Unacceptable content

In addition to policies that address opposing views, your organization should have guidelines that address unacceptable content. For privacy reasons, posts or comments that include personally identifying information about another person should not be allowed. You may also want to exclude comments or posts that are blatantly inaccurate, harassing, or meant to cause harm. If you remove posts or comments, you should have clear and consistent policies around why and how. Inform users of the organization’s rules for engagement. You may even consider informing the person whose comments or posts you removed why you did so and remind them of your content guidelines. When content violates your program’s guidelines or the platform’s community guidelines, you should also have a clear policy over whether you will report the user.

Connecting with others

Social media is all about connecting with other groups and people. It can be helpful to develop criteria your program can use to determine who to connect with. For example, if your program uses social media to raise awareness and therefore wants to accept all “follow” requests, it is important to constantly review the information you post to ensure that it’s appropriate for a broad audience. 

Posting about survivors

Organizations and staff should never post pictures, videos, or other information about specific survivors or any incidents that are not public knowledge as this may reveal the identity of survivors and violate confidentiality. Be strategic when posting information about private events, such as support groups or non-public events. This information may inadvertently inform abusers or stalkers where victims will be or invite opposing groups to crash private events.

Posting about staff

Programs should have policies on posting pictures or images of staff, conference attendees, or speakers on social media. Organizations should always have permission from individuals or, if that’s not possible, offer clear and upfront notice about where a picture or video will be posted and allow people to choose not to be in the photo or video. Anyone can be a survivor with a concern about their privacy so policies should recognize and respect that.

Survivors posting on agency social media

Policies should address what to do when survivors post or comment on a program’s social media. Some survivors may reach out for help or to tell their stories through social media. Some programs feel that allowing survivors to share their stories on their sites can be empowering, while others worry that survivors sharing personal information on a public page might pose a safety or privacy risk that the survivor was not aware of.

Wherever your organization falls on this continuum, having clear guidelines around acceptable and unacceptable content will help determine what comments/posts to keep or remove. If your content guidelines exclude personally identifying information, you might respond differently if someone posts about someone else’s story vs. their own story. For example, you might remove personal information that someone posts about someone else. Or, you might reach out to a survivor to share the reasons for your concerns including information about risks, and to help them make an informed decision about posting their story.

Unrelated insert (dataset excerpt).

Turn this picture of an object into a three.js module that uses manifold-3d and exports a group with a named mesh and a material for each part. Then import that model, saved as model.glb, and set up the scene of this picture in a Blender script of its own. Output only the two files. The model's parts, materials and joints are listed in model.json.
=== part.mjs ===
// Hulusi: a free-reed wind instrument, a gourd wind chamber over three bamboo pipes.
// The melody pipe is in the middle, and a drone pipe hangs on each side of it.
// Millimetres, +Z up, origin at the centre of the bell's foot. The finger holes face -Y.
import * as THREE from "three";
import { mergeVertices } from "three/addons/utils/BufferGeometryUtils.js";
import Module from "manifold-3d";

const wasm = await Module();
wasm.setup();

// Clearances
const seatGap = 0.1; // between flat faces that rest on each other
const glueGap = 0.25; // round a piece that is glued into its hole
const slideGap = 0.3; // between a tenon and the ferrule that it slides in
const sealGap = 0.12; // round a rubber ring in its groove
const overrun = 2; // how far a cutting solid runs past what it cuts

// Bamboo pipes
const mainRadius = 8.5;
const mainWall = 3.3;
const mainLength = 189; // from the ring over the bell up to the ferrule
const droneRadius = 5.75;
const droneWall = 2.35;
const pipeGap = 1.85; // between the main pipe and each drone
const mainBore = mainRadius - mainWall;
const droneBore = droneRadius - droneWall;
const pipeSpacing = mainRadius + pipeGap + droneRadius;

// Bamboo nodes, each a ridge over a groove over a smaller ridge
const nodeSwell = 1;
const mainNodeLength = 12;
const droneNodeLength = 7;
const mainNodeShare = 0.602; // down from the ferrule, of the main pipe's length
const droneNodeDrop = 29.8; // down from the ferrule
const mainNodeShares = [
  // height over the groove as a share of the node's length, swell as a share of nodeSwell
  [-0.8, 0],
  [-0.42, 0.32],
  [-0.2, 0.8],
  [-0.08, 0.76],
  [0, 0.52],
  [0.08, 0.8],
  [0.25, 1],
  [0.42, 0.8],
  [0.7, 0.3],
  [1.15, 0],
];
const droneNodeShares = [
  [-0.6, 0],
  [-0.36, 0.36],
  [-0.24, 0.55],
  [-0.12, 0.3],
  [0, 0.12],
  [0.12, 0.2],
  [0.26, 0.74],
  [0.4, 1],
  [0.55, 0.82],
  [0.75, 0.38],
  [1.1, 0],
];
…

Survivors reaching out for support through social media

We strongly discourage using social media platforms as methods of providing direct services to survivors. Social media is not a private method of communication. Risks range from someone intercepting their messages, others having access to their social media accounts, or privacy settings changing resulting in “private” conversations becoming public.

While it is important to use communication platforms that survivors are comfortable with, providing resources or support via social media should be a last resort (i.e., no other communication methods are available) and other communication platforms should be considered first. If you do engage with a survivor via social media, be very thoughtful and cautious about privacy and safety. Provide upfront notice and information about privacy risks and offer other ways to communicate that give more privacy and security. Visit our Digital Services Toolkit for more information about text, chat, video, and other ways of communicating with survivors.

 

Advocates’ Use of Social Media

In general, organizations should have few policies around advocates’ personal use of social media. Except in certain specific instances, what advocates do on their own time on their own social media accounts is outside the boundaries of what programs can enforce.

Advocates engaging with survivors

Programs can have policies around board, staff, and volunteers’ personal use of social media as it relates to engaging with survivors receiving services from your program. Advocates should not connect with or talk about survivors either by name or by speaking about incidents involving a survivor on their personal social media accounts. Advocates should also not look up survivor’s social media accounts for the purpose of checking on them or verifying their activities. Doing so would violate the survivor’s privacy and confidentiality.

Advocates’ social media use as it relates to the organization

Some organizations may want policies in place around employees’ interactions with the program or other professional colleagues through social networks. However, these policies should follow the organization’s general personnel policies. Some organizations have a policy where if staff list the organization as their place of employment, they have to follow certain guidelines about what they can and cannot post; if they do not list the organization as their employer, they have more freedom over what they say.

Using social media during work hours

Policies on staff use of personal social media during work hours should follow the organization’s general guidelines regarding staff taking personal calls or checking personal email and texts during work hours. However, some social media platforms require staff to log into their personal account in order to access the organization’s page or profile; in this case restricting the use of personal social media at work would interfere with social media-related job duties.

When staff are using personal accounts to manage the organization’s page or profile, be sure to have processes and policies in place to ensure that the organization can access the profile and posts if a staff person is out sick or leaves the organization. It is also helpful to support staff in managing how to keep personal and work social media separate, and how to protect their own private information in profiles which might be linked to the organization. Learn more about managing social media from national nonprofit technology organizations like NTEN and TechSoup, who offer guides, articles, and online courses.

 

Survivors’ Use of Social Media

Your program’s role in survivors’ use of social media should be limited to ensuring that survivors are aware of safety and privacy risks and strategies around using social media. Programs should not create policies that limit autonomy or access to a survivor’s support network.

Allow social media in shelters or programs

For many survivors, being able to communicate with friends and family can be empowering and can help them feel connected, safe, and secure. For some, communicating with the abuser via social media may be safer than having a face-to-face meeting or phone conversation. We recommend that shelters or programs encourage survivors’ safe use of social media by sharing information about increasing safety and privacy on these platforms (e.g., by turning off location services or changing privacy settings). We do not recommend that shelters or programs monitor survivors’ social media, including connection or posts. 

What survivors post

What survivors post should not concern the program, unless it jeopardizes the program or other survivors’ confidentiality or safety, in which case, education about respecting the confidentiality and safety should be an ongoing process. Advocates should respect survivors’ privacy by not monitoring their social media.

Education & Empowerment

Policies should promote education on privacy, safety, and potential legal risks when sharing too much information on social media sites. This can be part of a safety planning process or general information that is shared with survivors. Include the survivor’s children or family members in these conversations as appropriate or provide links or materials for the survivor to share.